Check every line of the entries for "down", and copy the lines that hold it.

-- Begin --

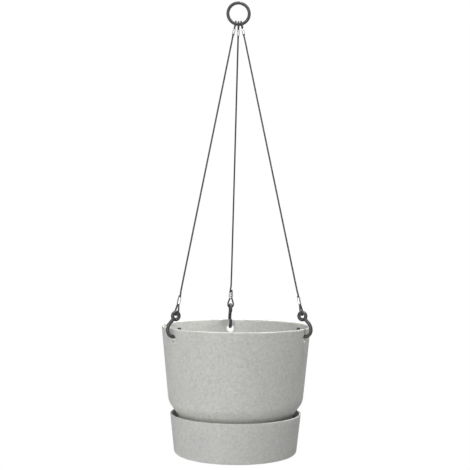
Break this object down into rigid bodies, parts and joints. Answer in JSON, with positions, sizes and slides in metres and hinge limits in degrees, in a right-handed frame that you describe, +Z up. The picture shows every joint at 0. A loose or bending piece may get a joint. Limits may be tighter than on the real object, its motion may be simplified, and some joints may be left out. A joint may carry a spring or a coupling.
{
  "type": "hanging basket",
  "caption": "Round self-watering planter with a clip-on saucer, hung from a ring by crimped wire ropes and hooks through its rim.",
  "frame": {"origin": "the ring's inside top, where the ceiling hook bears", "axes": "+Z up, along the basket's height; +Y towards the back rope; X along the ring's diameter, in the ring's plane"},
  "size_m": [0.239, 0.2507, 0.7252],
  "materials": {
    "planter_plastic": "matt, finely mottled moulded plastic",
    "powder_coat": "satin anthracite powder coat",
    "rope_coat": "dark coating over twisted wire",
    "ferrule_aluminium": "crimped, satin"
  },
  "bodies": {
    "ring": {"hanging_ring": "powder_coat"},
    "planter": {"pot": "planter_plastic"},
    "saucer": {"reservoir_saucer": "planter_plastic"},
    "rope_back": {"rope_back": "rope_coat", "upper_ferrule_back": "ferrule_aluminium", "lower_ferrule_back": "ferrule_aluminium"},
    "hook_back": {"hook_back": "powder_coat"},
    "rope_left": {"rope_left": "rope_coat", "upper_ferrule_left": "ferrule_aluminium", "lower_ferrule_left": "ferrule_aluminium"},
    "hook_left": {"hook_left": "powder_coat"},
    "rope_right": {"rope_right": "rope_coat", "upper_ferrule_right": "ferrule_aluminium", "lower_ferrule_right": "ferrule_aluminium"},
    "hook_right": {"hook_right": "powder_coat"}
  },
  "joints": [
    {"name": "basket_swing", "type": "hinge", "parent": "ring", "child": "planter", "pos_m": [0, 0, -0.03163], "axis": [1, 0, 0], "range_deg": [-30, 30]},
    {"name": "rope_back_swing", "type": "hinge", "parent": "ring", "child": "rope_back", "pos_m": [0, 0, -0.03163], "axis": [1, 0, 0], "range_deg": [-30, 30]},
    {"name": "hook_back_rock", "type": "hinge", "parent": "rope_back", "child": "hook_back", "pos_m": [0, 0.11364, -0.49551], "axis": [-1, 0, 0], "range_deg": [-2, 6]},
    {"name": "rope_left_swing", "type": "hinge", "parent": "ring", "child": "rope_left", "pos_m": [0, 0, -0.03163], "axis": [1, 0, 0], "range_deg": [-30, 30]},
    {"name": "hook_left_rock", "type": "hinge", "parent": "rope_left", "child": "hook_left", "pos_m": [-0.09843, -0.05682, -0.49551], "axis": [0.5, -0.866, 0], "range_deg": [-2, 6]},
    {"name": "rope_right_swing", "type": "hinge", "parent": "ring", "child": "rope_right", "pos_m": [0, 0, -0.03163], "axis": [1, 0, 0], "range_deg": [-30, 30]},
    {"name": "hook_right_rock", "type": "hinge", "parent": "rope_right", "child": "hook_right", "pos_m": [0.09843, -0.05682, -0.49551], "axis": [0.5, 0.866, 0], "range_deg": [-2, 6]},
    {"name": "saucer_drop", "type": "slide", "parent": "planter", "child": "saucer", "axis": [0, 0, -1], "range_m": [0, 0.075]}
  ],
  "couplings": [
    {"joint": "rope_back_swing", "follows": "basket_swing", "ratio": 1},
    {"joint": "rope_left_swing", "follows": "basket_swing", "ratio": 1},
    {"joint": "rope_right_swing", "follows": "basket_swing", "ratio": 1}
  ]
}
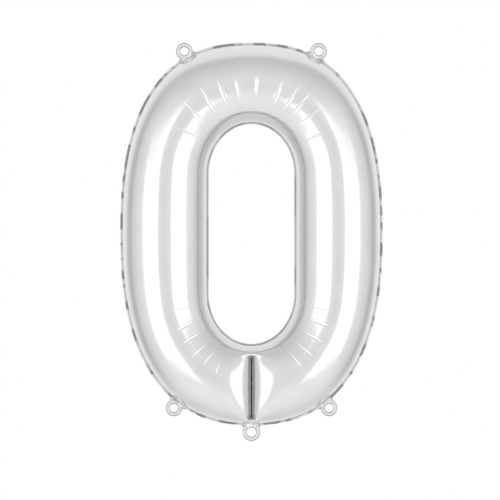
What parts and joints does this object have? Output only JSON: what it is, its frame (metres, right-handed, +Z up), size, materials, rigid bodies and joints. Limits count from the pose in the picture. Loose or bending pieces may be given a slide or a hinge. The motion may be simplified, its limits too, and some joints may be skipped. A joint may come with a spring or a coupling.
{
  "type": "foil number balloon",
  "caption": "Air-filled silver foil balloon in the shape of a nought, with a sealed rim, an open window, a cross weld and hanging tabs on film hinges.",
  "frame": {"origin": "middle of the whole balloon's box, hanging tabs included", "axes": "+Z up the figure, front film towards -Y, +X to the right as seen from the front"},
  "size_m": [0.2304, 0.0724, 0.3496],
  "materials": {
    "foil": "mirror bright metallised film, stretched tight",
    "heat_seal": "rippled heat seal of two metallised films",
    "tab_foil": "bright metallised film, crumpled at the foot",
    "valve_film": "thin translucent valve film"
  },
  "bodies": {
    "root": {"front_panel": "foil", "back_panel": "foil", "outer_rim_seal": "heat_seal", "window_seal": "heat_seal", "cross_weld": "heat_seal", "valve_front_film": "valve_film", "valve_back_film": "valve_film"},
    "tab_top_left": {"tab_top_left": "tab_foil"},
    "tab_top_right": {"tab_top_right": "tab_foil"},
    "tab_bottom_left": {"tab_bottom_left": "tab_foil"},
    "tab_bottom_right": {"tab_bottom_right": "tab_foil"},
    "tab_bottom_centre": {"tab_bottom_centre": "tab_foil"}
  },
  "joints": [
    {"name": "tab_top_left_fold", "type": "hinge", "parent": "root", "child": "tab_top_left", "pos_m": [-0.05654, 0, 0.16302], "axis": [0.8733, 0, 0.4872], "range_deg": [-90, 90], "stiffness_Nm_per_rad": 0.00002},
    {"name": "tab_top_right_fold", "type": "hinge", "parent": "root", "child": "tab_top_right", "pos_m": [0.05654, 0, 0.16302], "axis": [0.8733, 0, -0.4872], "range_deg": [-90, 90], "stiffness_Nm_per_rad": 0.00002},
    {"name": "tab_bottom_left_fold", "type": "hinge", "parent": "root", "child": "tab_bottom_left", "pos_m": [-0.0651, 0, -0.1418], "axis": [-0.7906, 0, 0.6124], "range_deg": [-90, 90], "stiffness_Nm_per_rad": 0.00002},
    {"name": "tab_bottom_right_fold", "type": "hinge", "parent": "root", "child": "tab_bottom_right", "pos_m": [0.0651, 0, -0.1418], "axis": [-0.7906, 0, -0.6124], "range_deg": [-90, 90], "stiffness_Nm_per_rad": 0.00002},
    {"name": "tab_bottom_centre_fold", "type": "hinge", "parent": "root", "child": "tab_bottom_centre", "pos_m": [0, 0, -0.16105], "axis": [-1, 0, 0], "range_deg": [-90, 90], "stiffness_Nm_per_rad": 0.00002}
  ]
}
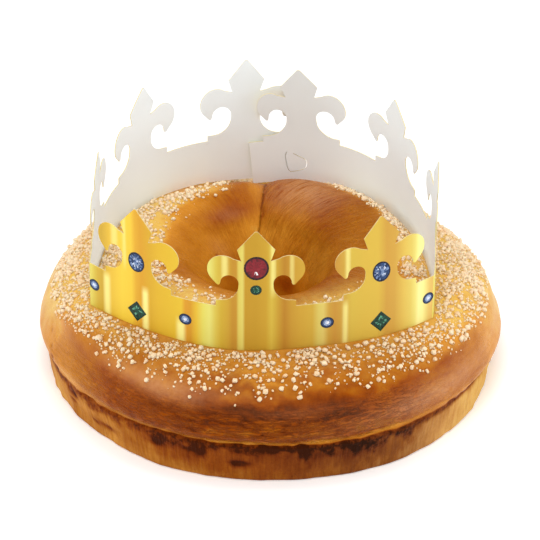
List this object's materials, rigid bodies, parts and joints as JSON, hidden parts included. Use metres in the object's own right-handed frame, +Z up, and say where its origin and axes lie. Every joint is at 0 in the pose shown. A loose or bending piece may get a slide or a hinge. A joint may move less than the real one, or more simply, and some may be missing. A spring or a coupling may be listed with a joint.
{
  "type": "brioche king cake",
  "caption": "Ring-shaped brioche king cake baked in a shallow round mould, with a paper crown of fleurs-de-lis resting on it.",
  "frame": {"origin": "on the table, below the middle of the object's box", "axes": "+Z up from the table, -Y towards the front of the cake (the middle fleur-de-lis of the crown), +X to its right"},
  "size_m": [0.2602, 0.262, 0.1442],
  "materials": {
    "crust": "glossy egg-washed crust, golden brown",
    "sugar": "matt pearl sugar, creamy white",
    "gold_card": "glossy printed gold outside, white inside",
    "jewel_print": "glossy printed jewels"
  },
  "bodies": {
    "root": {"brioche": "crust", "crown": "gold_card"}
  },
  "joints": []
}
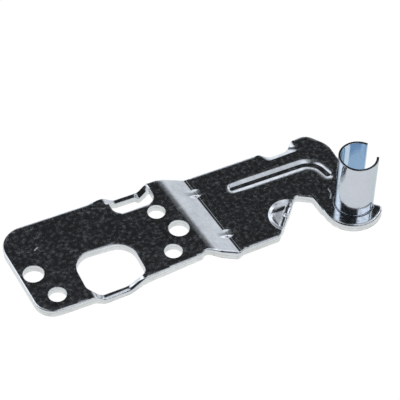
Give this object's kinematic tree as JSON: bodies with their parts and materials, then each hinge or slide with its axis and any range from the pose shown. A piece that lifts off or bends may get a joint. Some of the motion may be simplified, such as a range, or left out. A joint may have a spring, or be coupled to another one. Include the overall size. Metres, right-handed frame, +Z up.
{
  "type": "freezer door hinge",
  "caption": "Freezer door hinge: a stepped pressed steel bracket with screw holes, a window, a slot, a stiffening groove and a hollow upright hinge pin that is open down one side",
  "frame": {"origin": "on the axis of the hinge pin, level with the upper face of the bracket's arm", "axes": "+Z runs up the hinge pin; the bracket runs out along -X, so +X points from the mounting plate to the pin; +Y is across the bracket, away from the eye's side"},
  "size_m": [0.1299, 0.0467, 0.0286],
  "materials": {
    "bracket_steel": "bright zinc plating over rolled steel, faint scratches",
    "pin_steel": "bright zinc plating, polished"
  },
  "bodies": {
    "root": {"bracket_plate": "bracket_steel", "hinge_pin_sleeve": "pin_steel"}
  },
  "joints": []
}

-- End --

=== IN RESPONSE ===
Break this object down into rigid bodies, parts and joints. Answer in JSON, with positions, sizes and slides in metres and hinge limits in degrees, in a right-handed frame that you describe, +Z up. The picture shows every joint at 0. A loose or bending piece may get a joint. Limits may be tighter than on the real object, its motion may be simplified, and some joints may be left out. A joint may carry a spring or a coupling.
  "caption": "Freezer door hinge: a stepped pressed steel bracket with screw holes, a window, a slot, a stiffening groove and a hollow upright hinge pin that is open down one side",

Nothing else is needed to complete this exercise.